Stuff them with food until they fall asleep.
This is also a useful babysitting tip. People are happiest when they’re full and sleepy. If you’ve had a little too much family time, make a big dinner, turn on the TV, and let the turkey magic do the rest. They’re so much cuter when they’re sleeping.
Be in the moment
Recently while I was helping my mom decorate the tree, I said something about how much I loved our ornaments and she responded with this: “They are pretty, I’m going to miss them when you move away and take them all with you. Then I’ll have to buy new ones and it won’t be the same.” This was a week after my dad got emotional talking about how this may be the last year my whole family gets together to go pick out a Christmas tree. I think that they’re trying to vote me off the island. That or they’ve realized what I haven’t accepted yet: that I probably won’t live in my hometown forever and that there may come a time when I can’t make it home for the holidays.
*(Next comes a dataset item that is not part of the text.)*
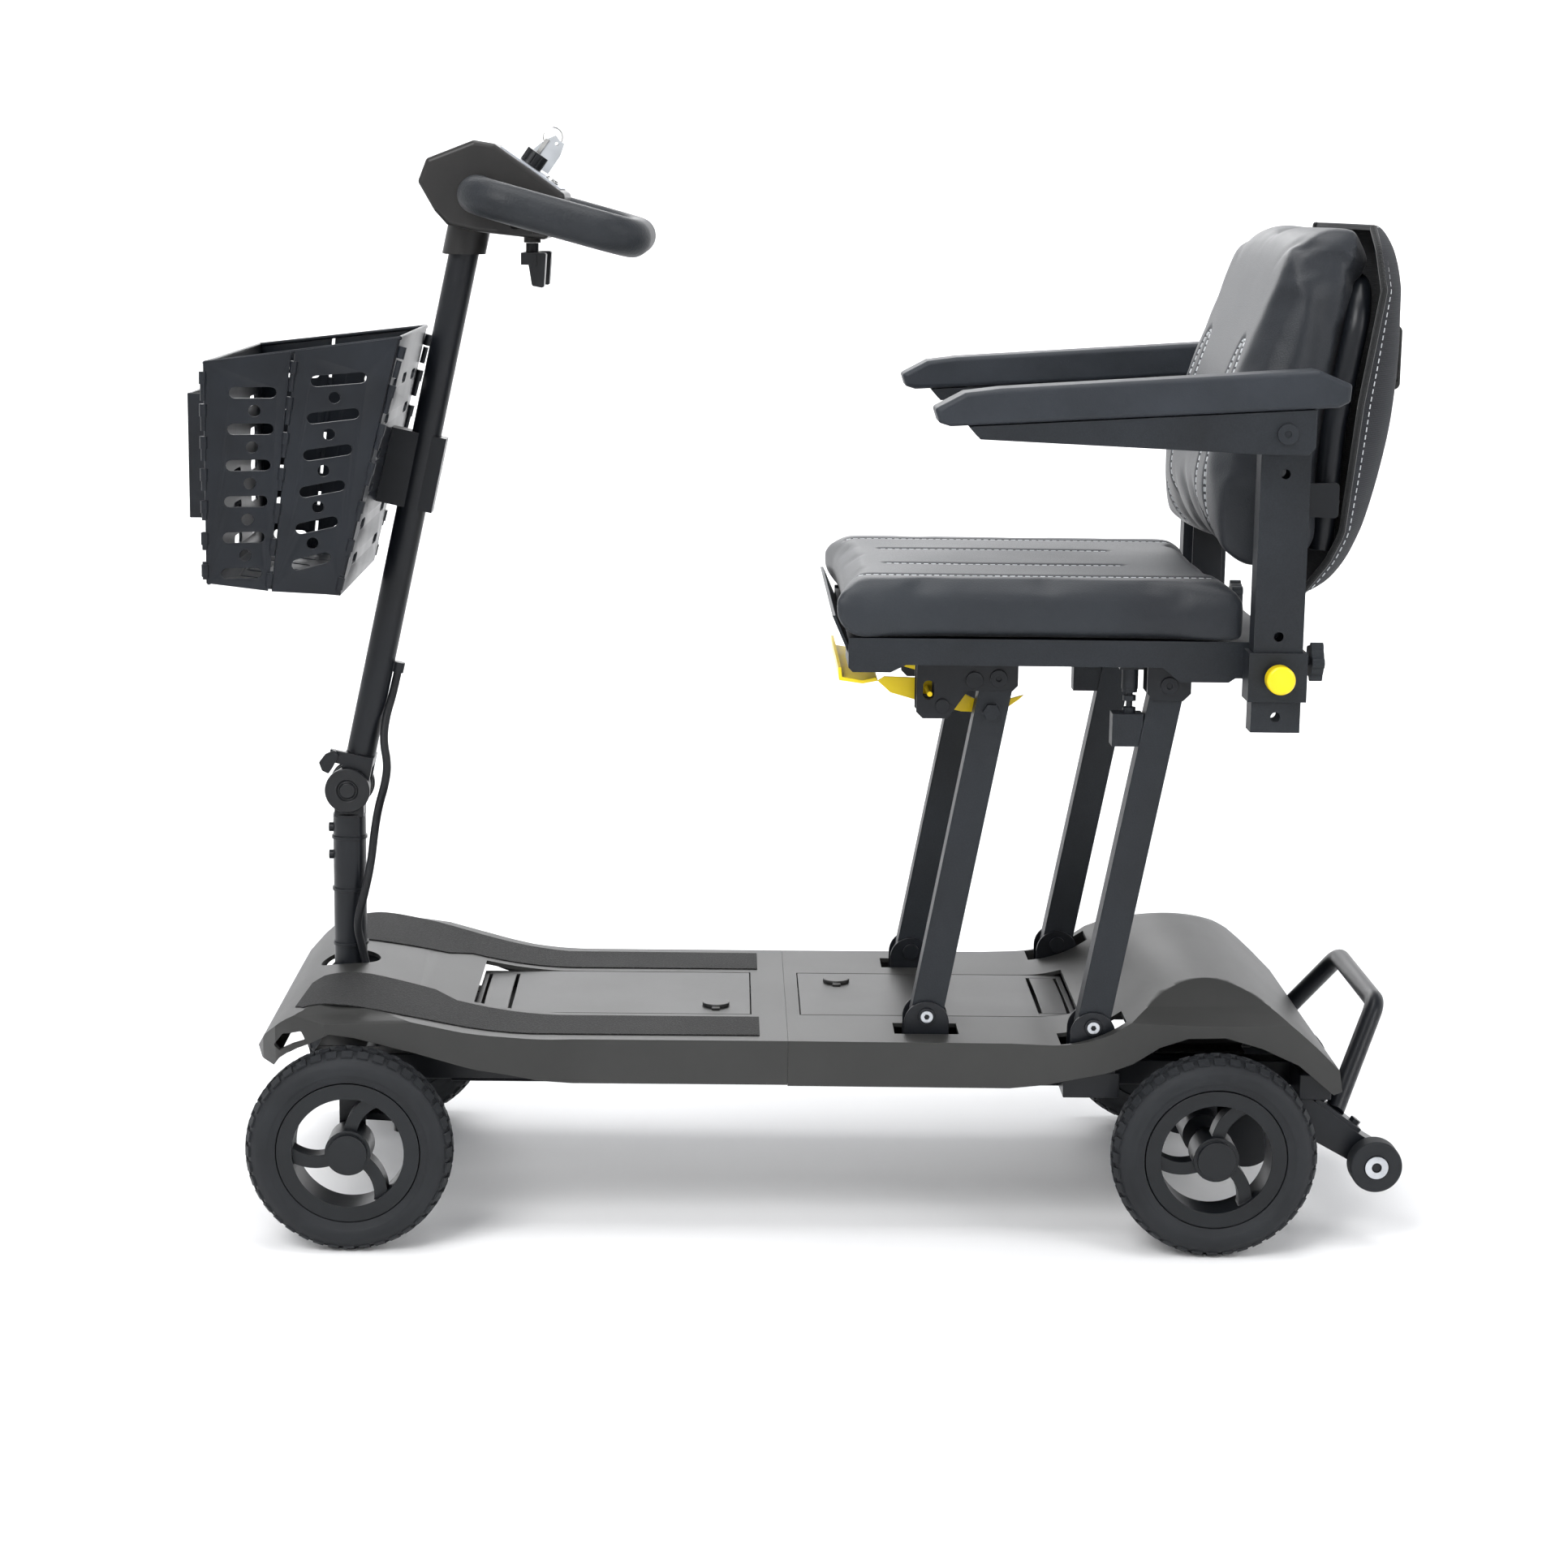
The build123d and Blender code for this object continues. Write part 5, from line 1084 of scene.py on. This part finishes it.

This makes me incredibly sad, because jokes and crazy antics aside, I love my family more than anything, and the holidays are always special and magical and now I’m crying everywhere.
Please, appreciate the time you have with your family. It’s precious and irreplaceable, and one of the purest kinds of love you will ever experience. Bake the cookies, hang the lights, sing the songs, watch the movies, and hug all the hugs you can because these are your weirdoes gosh darn it, and they need to know how much you care.